■ **SOURCE DATA**
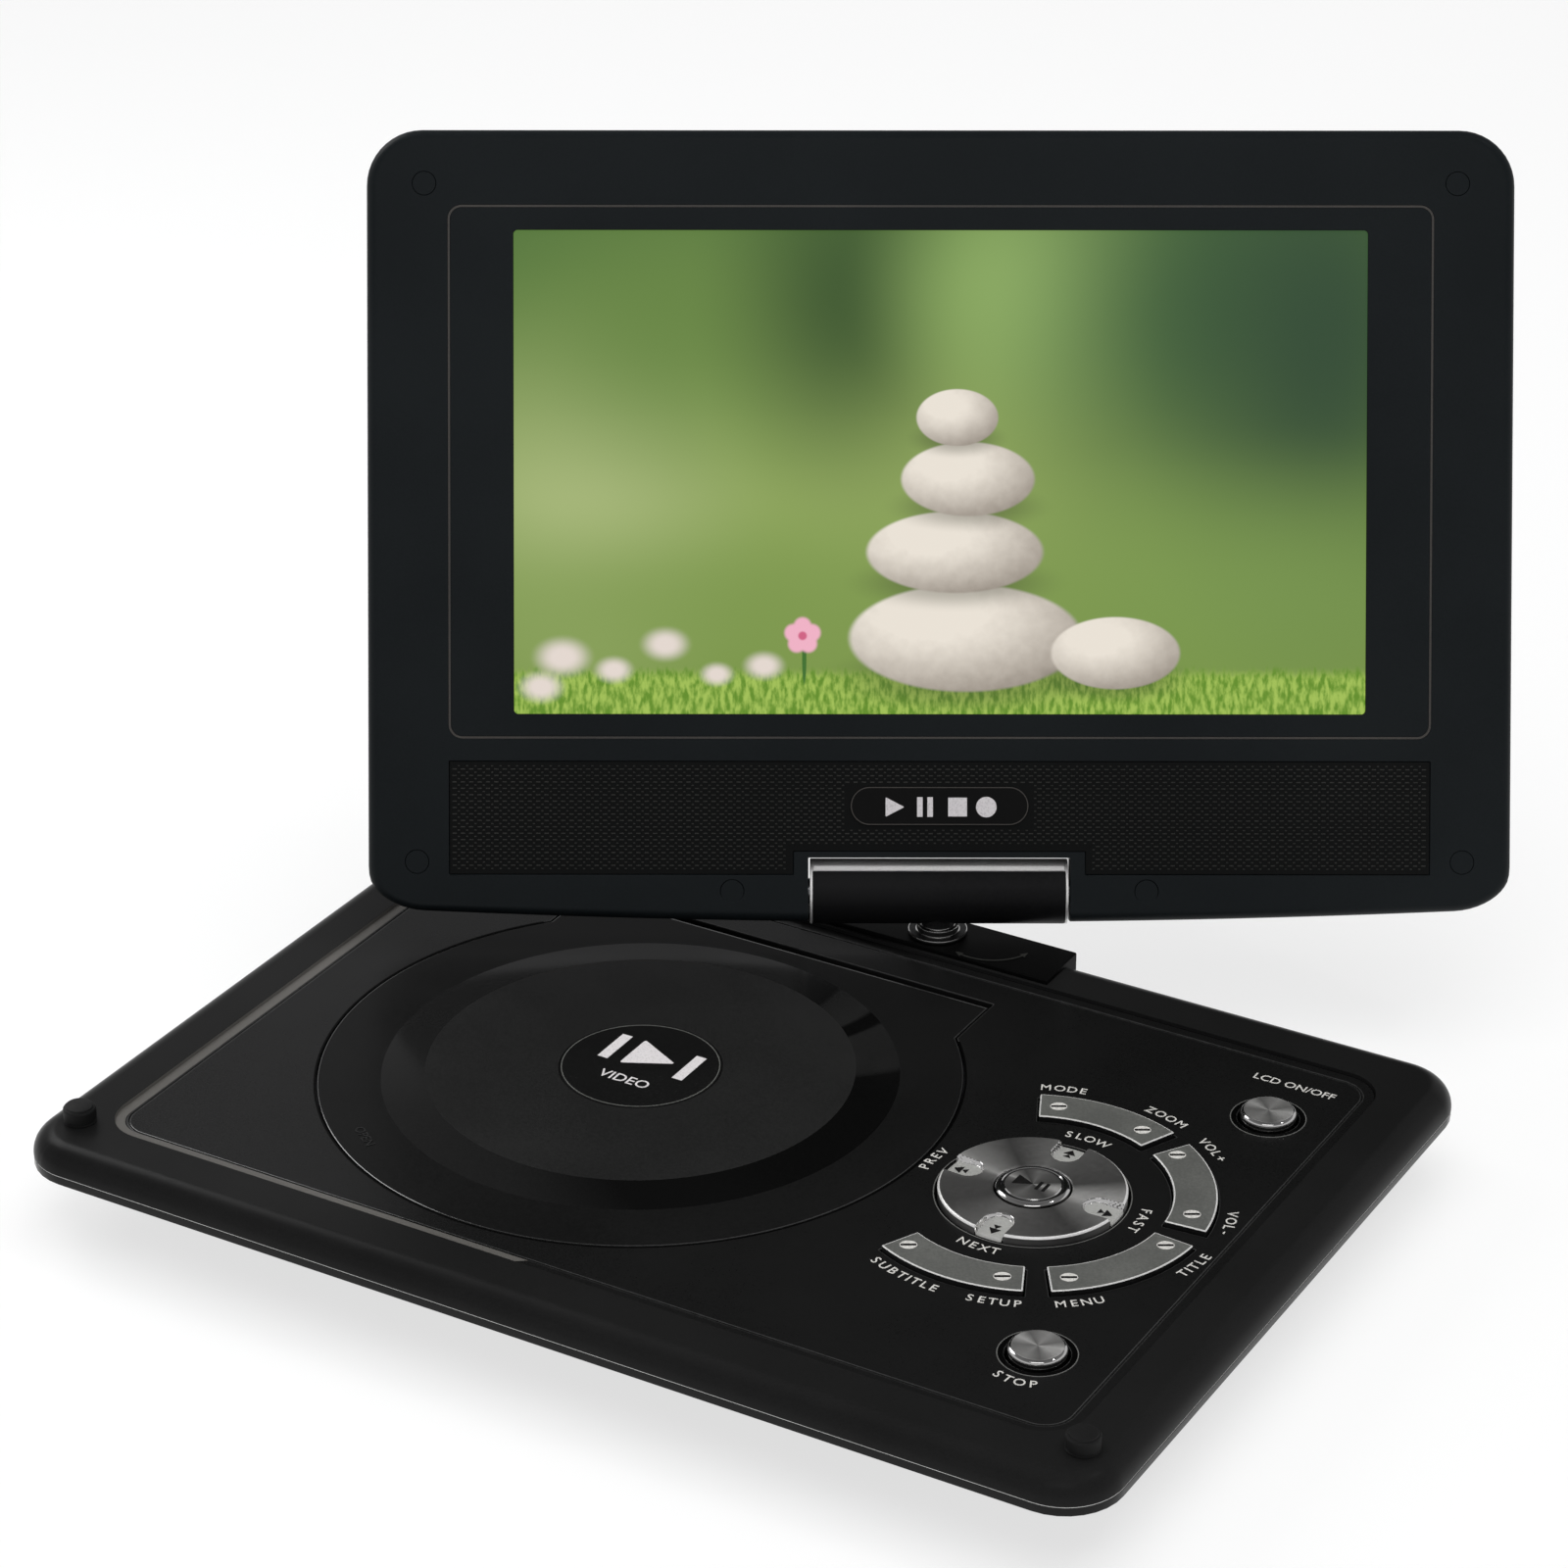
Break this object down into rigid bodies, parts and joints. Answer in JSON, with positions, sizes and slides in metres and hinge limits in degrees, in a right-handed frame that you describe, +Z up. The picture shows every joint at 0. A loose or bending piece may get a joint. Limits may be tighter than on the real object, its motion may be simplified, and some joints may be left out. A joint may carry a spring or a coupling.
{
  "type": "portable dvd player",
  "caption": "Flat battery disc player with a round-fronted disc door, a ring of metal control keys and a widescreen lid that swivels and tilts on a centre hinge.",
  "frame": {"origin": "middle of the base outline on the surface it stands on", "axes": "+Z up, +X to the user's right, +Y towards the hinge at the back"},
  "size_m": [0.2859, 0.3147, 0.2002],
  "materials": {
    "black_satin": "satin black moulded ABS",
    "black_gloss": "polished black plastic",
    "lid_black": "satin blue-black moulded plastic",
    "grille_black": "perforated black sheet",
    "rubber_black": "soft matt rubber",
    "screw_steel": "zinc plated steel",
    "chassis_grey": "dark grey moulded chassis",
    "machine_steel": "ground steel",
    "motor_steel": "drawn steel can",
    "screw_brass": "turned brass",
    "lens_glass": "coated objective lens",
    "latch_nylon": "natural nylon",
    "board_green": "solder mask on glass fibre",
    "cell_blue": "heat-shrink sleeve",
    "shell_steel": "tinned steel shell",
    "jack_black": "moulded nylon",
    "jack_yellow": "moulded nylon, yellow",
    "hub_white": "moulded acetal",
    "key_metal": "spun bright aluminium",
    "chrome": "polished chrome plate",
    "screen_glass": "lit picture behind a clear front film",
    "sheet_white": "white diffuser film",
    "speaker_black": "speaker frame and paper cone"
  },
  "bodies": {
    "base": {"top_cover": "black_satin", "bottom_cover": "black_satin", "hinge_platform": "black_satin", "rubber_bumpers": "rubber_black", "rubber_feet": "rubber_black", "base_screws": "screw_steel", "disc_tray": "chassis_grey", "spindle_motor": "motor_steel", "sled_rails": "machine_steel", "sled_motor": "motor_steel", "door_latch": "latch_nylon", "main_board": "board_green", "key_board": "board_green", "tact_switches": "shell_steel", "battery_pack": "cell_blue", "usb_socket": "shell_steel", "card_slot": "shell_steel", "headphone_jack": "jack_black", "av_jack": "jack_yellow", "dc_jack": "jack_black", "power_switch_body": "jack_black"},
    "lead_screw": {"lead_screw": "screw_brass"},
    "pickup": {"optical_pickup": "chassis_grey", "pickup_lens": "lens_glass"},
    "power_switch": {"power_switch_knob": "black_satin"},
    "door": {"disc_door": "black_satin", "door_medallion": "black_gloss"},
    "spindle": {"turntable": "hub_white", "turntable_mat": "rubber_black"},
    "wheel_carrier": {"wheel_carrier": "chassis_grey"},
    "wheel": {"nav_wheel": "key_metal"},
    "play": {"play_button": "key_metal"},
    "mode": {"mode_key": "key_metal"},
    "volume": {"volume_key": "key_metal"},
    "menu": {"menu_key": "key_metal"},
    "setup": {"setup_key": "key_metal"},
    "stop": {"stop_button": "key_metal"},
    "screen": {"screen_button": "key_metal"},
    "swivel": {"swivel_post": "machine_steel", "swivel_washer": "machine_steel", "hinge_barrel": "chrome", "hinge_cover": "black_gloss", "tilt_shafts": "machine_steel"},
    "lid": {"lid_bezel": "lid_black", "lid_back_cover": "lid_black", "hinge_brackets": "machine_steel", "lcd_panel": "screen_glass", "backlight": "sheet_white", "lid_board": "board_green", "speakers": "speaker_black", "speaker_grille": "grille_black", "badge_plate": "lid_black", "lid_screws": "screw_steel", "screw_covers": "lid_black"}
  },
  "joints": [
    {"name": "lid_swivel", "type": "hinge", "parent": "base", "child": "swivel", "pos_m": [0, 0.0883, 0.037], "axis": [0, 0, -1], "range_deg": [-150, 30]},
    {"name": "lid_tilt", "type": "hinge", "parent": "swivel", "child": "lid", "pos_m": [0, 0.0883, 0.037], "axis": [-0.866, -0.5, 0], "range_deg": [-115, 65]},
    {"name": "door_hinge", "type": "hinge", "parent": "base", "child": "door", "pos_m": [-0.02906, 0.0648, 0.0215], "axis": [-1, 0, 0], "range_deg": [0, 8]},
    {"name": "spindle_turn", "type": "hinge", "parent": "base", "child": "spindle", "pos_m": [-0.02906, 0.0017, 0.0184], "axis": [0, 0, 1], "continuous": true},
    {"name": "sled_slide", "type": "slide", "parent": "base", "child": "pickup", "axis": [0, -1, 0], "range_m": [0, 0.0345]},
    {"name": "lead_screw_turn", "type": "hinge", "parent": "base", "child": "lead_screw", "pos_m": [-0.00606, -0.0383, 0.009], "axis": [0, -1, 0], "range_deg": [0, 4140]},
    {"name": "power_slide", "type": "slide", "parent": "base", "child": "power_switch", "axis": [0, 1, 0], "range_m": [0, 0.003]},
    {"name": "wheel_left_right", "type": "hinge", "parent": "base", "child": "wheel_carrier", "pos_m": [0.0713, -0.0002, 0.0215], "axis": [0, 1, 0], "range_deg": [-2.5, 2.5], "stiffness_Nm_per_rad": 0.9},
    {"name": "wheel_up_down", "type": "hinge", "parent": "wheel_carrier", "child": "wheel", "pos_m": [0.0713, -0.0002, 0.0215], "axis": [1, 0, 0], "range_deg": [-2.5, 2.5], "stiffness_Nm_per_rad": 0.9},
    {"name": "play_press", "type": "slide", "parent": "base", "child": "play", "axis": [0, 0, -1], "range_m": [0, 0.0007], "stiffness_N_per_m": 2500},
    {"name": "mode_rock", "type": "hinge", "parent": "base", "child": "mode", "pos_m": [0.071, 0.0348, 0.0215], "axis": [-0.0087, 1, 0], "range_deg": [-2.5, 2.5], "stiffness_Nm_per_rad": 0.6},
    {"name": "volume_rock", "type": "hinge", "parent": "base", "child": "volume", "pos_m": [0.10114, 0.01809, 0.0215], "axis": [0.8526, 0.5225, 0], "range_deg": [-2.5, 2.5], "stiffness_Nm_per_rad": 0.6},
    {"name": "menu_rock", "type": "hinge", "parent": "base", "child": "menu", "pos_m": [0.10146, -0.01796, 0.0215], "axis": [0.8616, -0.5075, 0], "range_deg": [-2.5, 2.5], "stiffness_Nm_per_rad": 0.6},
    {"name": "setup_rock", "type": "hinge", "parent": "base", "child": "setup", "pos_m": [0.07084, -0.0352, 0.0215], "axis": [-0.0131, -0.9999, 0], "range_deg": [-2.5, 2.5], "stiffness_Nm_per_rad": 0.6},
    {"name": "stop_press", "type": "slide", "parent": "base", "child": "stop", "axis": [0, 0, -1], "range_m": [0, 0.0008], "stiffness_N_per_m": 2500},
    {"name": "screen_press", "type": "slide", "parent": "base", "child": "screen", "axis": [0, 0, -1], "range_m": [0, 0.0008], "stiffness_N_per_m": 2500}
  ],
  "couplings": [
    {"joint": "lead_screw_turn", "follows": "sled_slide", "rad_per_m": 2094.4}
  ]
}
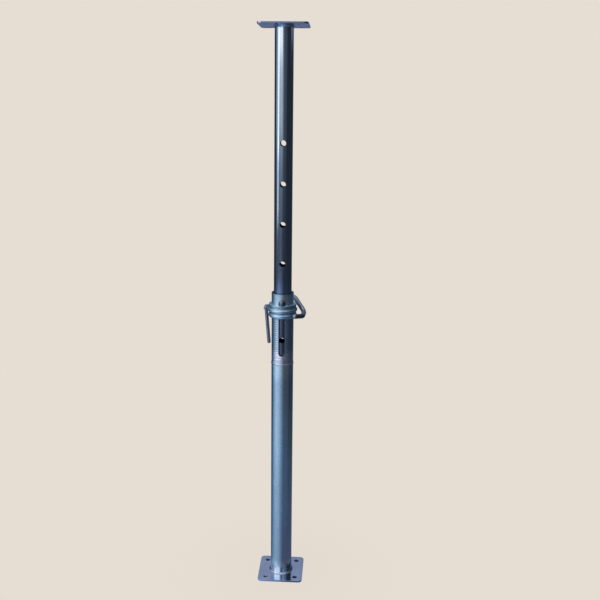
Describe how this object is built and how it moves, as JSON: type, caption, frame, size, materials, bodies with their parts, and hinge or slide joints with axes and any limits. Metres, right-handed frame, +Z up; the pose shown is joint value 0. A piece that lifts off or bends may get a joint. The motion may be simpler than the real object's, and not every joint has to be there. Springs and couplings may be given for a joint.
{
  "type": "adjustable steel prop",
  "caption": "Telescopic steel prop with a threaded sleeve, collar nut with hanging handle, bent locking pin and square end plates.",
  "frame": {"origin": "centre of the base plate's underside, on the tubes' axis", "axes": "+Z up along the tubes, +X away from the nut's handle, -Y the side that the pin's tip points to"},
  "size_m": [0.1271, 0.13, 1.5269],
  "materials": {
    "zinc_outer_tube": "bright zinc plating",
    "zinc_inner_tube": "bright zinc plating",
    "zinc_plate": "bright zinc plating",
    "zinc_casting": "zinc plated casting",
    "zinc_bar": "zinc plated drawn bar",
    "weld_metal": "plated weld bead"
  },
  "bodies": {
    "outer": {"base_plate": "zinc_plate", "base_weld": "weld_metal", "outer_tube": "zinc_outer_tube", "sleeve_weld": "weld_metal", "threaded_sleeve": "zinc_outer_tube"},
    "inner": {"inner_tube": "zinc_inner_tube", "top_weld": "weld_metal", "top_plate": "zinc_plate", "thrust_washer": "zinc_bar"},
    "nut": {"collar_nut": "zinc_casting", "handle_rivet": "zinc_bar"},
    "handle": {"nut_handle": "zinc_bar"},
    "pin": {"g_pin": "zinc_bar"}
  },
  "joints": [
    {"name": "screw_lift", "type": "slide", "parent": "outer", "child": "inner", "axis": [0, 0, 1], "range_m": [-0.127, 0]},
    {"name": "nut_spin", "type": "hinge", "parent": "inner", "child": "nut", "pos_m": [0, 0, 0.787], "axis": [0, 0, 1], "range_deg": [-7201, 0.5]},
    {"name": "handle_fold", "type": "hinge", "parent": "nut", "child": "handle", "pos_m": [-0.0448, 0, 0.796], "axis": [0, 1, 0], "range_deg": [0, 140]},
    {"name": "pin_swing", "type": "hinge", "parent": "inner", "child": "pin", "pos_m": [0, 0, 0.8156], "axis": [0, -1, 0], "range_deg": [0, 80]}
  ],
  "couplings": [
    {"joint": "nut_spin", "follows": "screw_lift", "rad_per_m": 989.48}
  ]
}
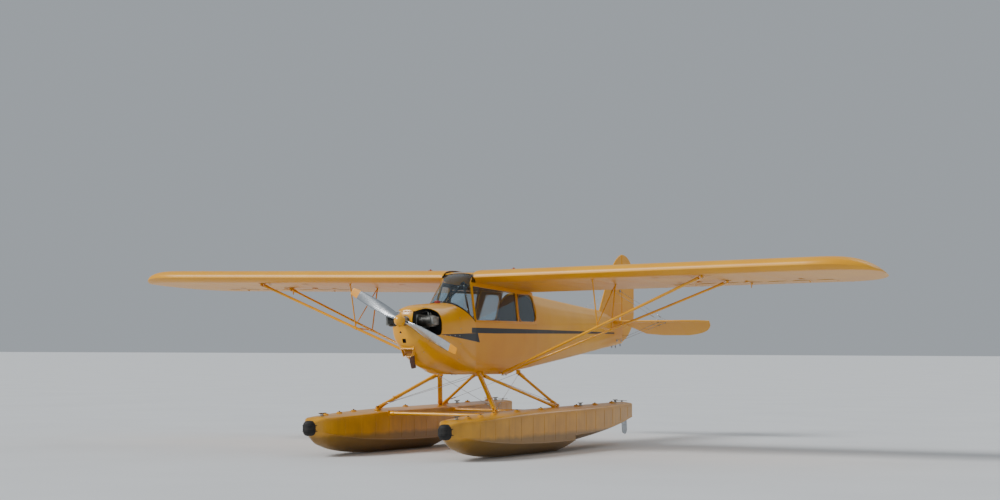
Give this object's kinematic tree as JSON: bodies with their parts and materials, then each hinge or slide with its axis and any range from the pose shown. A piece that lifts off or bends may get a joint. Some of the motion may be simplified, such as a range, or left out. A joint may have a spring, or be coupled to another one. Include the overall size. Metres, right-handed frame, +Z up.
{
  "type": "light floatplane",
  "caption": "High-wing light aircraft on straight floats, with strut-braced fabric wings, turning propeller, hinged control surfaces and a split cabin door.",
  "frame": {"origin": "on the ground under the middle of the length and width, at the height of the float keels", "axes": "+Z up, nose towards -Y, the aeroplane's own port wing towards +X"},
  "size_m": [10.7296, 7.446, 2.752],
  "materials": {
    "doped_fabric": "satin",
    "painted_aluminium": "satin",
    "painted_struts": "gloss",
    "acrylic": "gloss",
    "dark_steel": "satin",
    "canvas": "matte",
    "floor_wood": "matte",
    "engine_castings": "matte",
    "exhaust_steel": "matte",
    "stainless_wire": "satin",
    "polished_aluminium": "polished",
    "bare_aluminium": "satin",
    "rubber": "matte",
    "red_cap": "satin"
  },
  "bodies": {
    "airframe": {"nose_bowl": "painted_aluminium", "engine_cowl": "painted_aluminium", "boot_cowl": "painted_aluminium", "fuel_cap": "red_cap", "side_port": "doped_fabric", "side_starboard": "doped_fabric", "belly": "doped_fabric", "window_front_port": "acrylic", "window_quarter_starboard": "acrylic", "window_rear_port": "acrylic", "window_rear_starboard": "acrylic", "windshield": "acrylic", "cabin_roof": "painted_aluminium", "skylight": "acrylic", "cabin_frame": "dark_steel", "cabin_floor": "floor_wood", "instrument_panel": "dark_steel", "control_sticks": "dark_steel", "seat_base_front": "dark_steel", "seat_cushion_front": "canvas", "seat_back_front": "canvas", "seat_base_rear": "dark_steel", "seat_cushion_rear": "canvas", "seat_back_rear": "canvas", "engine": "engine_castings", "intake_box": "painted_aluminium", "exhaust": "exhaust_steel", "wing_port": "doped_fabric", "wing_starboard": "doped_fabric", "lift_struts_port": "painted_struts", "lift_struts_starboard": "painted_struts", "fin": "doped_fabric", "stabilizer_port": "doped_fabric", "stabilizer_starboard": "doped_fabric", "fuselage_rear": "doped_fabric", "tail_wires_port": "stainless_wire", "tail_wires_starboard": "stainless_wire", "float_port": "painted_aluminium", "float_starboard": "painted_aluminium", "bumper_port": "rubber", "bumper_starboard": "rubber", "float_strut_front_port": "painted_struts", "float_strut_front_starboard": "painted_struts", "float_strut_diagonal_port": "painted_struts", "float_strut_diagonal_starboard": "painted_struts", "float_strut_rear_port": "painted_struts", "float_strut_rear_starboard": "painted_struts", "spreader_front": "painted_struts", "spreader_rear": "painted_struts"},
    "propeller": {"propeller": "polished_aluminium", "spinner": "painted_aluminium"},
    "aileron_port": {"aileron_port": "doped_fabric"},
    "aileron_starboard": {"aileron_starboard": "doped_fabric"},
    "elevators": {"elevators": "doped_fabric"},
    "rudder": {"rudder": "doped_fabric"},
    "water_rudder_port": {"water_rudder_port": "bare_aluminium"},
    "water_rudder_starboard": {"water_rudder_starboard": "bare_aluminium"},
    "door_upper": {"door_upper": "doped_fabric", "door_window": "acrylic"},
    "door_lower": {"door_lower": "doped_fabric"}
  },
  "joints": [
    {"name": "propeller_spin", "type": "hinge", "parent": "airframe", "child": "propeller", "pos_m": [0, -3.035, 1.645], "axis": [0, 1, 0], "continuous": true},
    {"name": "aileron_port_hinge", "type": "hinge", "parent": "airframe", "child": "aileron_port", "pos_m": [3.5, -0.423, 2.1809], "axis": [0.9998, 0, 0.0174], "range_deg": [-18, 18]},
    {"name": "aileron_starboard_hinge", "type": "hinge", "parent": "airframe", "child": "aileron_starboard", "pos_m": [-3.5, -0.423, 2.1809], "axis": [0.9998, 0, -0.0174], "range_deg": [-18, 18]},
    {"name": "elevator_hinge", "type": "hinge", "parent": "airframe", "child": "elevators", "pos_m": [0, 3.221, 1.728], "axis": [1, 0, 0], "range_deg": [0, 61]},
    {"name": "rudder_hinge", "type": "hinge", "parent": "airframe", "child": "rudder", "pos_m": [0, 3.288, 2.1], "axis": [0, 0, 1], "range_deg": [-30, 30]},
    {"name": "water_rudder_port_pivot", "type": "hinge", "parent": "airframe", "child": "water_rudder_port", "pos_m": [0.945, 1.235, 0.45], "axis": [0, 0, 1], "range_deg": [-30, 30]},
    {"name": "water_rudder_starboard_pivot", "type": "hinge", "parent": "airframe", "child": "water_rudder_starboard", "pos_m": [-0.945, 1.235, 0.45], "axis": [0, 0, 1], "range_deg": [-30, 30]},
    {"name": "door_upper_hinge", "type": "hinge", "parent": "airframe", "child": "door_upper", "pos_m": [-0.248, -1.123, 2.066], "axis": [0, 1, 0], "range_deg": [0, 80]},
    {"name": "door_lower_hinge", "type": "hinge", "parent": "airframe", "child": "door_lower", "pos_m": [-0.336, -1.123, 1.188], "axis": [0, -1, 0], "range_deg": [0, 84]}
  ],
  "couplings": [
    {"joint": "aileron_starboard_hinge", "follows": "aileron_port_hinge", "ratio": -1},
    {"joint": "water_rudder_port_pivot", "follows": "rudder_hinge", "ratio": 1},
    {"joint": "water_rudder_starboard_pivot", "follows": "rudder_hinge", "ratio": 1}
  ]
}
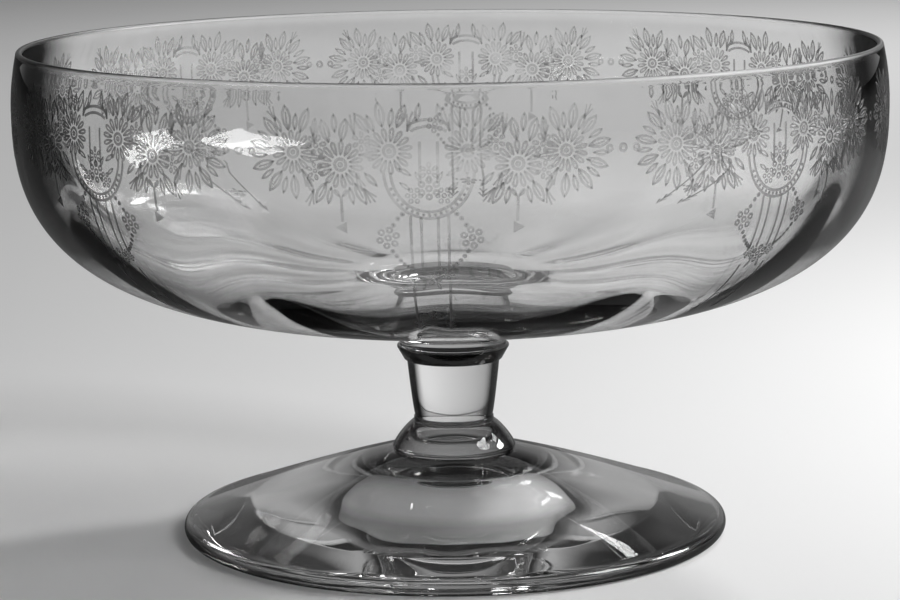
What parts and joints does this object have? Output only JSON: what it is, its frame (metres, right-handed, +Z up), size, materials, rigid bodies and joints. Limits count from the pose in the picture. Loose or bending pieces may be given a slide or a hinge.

■ **PROBLEM STATEMENT**
Find every line holding the word "bending"; give their count and nothing else.

■ **COMPLETED EXERCISE**
2